I was watching an Abbot and Costello movie not too long ago, and in it Costello was attempting at getting his barber license. Now, today, you generally go to barber shops to get haircuts, no? But in the movie, dating back to the 1940s, Costello was actually shaving the person. And it's not uncommon for barber shops today to offer a shave to their male customers, but it's certainly not common. This got me thinking: what if barber shops were originally meant for shaving purposes instead of cutting hair? Can I get to the bottom of this.
Well, ask yourself what the word 'barber' sounds like? Barbasol. Shaving cream. After looking it up a bit I found that, indeed, a barber is someone who shaves and/or cuts hair. The Latin word for 'beard' is actually 'BARBA', very similar to our barbers today. In our modern day, with the common use of 'safety razors', and the decreasing prevalence of beards, many barbers just specialize in cutting men's hair.
But another interesting point I found was that all the way back in medieval times, barbers were also used for surgery and dentistry.
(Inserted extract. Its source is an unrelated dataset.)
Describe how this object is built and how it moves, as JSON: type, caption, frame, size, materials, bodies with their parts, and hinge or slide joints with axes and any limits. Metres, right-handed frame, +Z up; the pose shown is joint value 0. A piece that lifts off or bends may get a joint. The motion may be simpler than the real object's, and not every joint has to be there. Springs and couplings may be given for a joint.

Pretty disgusting to imagine, right? Well, it's the truth. They'd pull teeth, let blood, lance boils, and even stick leeches on you to suck blood.
It's during these medieval times that the origin of the barbers' pole takes it's shape. You know, the winding white pole with the red and the (occasional) blue stripe, that twists so as to make it seem like the pole is moving upwards? Well, after a barber would do their surgeries or pulled out teeth, they would hang the bandages out to dry and the wind would make the bandage twist, red and white together. This became the symbol as to where you could find a barber. It stuck, and now it's one of those Strongly Entrenched Things!
I promised every day, no? It's still 8 minutes before 12!